En una semana en
la que han coincidido la publicación de varios estudios sobre la despoblación
en las zonas rurales con el anuncio del presidente Page de nombrar un Comisionado
para el reto demográfico, me ha venido a la cabeza la “pizarra” de mi pueblo, y
de otros muchos, supongo.
Desde que tengo
memoria he visto en la plaza el fatídico
cartel con un nombre, una calle, alguna explicación, como “padre de…”, o el
mote, tan habitual, la hora del entierro y la coletilla de “el duelo se despide
en la Iglesia. Obligado pasarse por allí para estar al día, y recordar eso de
“mira a ver quien se ha muerto, que hay pizarra”.
No conocía a
casi nadie cuando, cumpliendo el mandato de mis padres o mi abuela, me llegaba
hasta la fachada de la iglesia y leía el cartel. La muerte no entraba en el
esquema de mis pocos años, y era cosa de personas mayores y desconocidas.
Ahora hay
pizarra casi todos los días; algunos, hasta dos. Y hasta he descubierto la
curiosidad de un paisano que la difunde en una conocida red social, Pero es que ahora sólo queda gente mayor que
sólo parece esperar turno para ver su nombre anotado.
Parece que, de
golpe y porrazo, todo el mundo de ha dado cuenta de que en nuestros pueblos hay
más pizarras que otra cosa; que los jóvenes huyen y hablar de nacimientos es
hablar de fenómenos extraños. Y que son cientos, miles, los núcleos rurales que
están abocadas a desaparecer para siempre por políticas obtusas y por un mal
entendido reparto del bienestar.
Los pueblos
deberían ser la niña bonita de cualquier Gobierno medianamente inteligente. De
cualquiera que hiciese cuentas para concluir que el 80% del Patrimonio Cultural
del conjunto del Estado se encuentra en zonas rurales. Y me refiero a patrimonio arqueológico, histórico-artístico,
natural, industrial, eclesiástico, civil. Patrimonio material e inmaterial. Y
por supuesto, el 100% de nuestro Patrimonio Natural.
Y a pesar de
todo, los datos son sangrantes, de los que duelen en el cuerpo y en el alma.

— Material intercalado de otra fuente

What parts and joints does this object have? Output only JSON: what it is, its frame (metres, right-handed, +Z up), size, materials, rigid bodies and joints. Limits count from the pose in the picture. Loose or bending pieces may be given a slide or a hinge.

Más de 4.000 municipios españoles sufren problemas de despoblación y 1.840
localidades ya están consideradas en riesgo de extinción. Habrá que darle las gracias a quienes
decidieron cerrar consultorios y escuelas, hacer cada vez más mínima, hasta
extinguirla, la oferta sanitaria, educativa, etc., muy centrada en los grandes
espacios, pero tan cruel con las pequeñas poblaciones. Por no hablar de cortar
de raíz líneas de transporte público, “olvidarse” de las infraestructuras y
hasta de las conexiones telefónicas en la era de Internet.
Me duelen los
pueblos porque, como todos los que nacimos y crecimos en uno de ellos, nos
resistimos a su desaparición, a que sean meros contenedores de personas
mayores, a la espera de que fallezca el último habitante, o sus hijos decidan
llevarlo a la ciudad.
Ya hay
situaciones irreversibles. Demasiadas. Pero aún estamos a tiempo de reclamar
actuaciones que hagan la vida más fácil a quienes por elección o por obligación
viven en el mundo rural y, sobre todo, que hagan atractivos nuestros pueblos.
El ferrocarril,
que hizo visible a Macondo, lo llevó a la modernidad y lo conectó con el mundo,
dejó de parar un día. Cerró la estación y Macondo desapareció en un remolino de
polvo y viento. Habían acabado los cien años de soledad.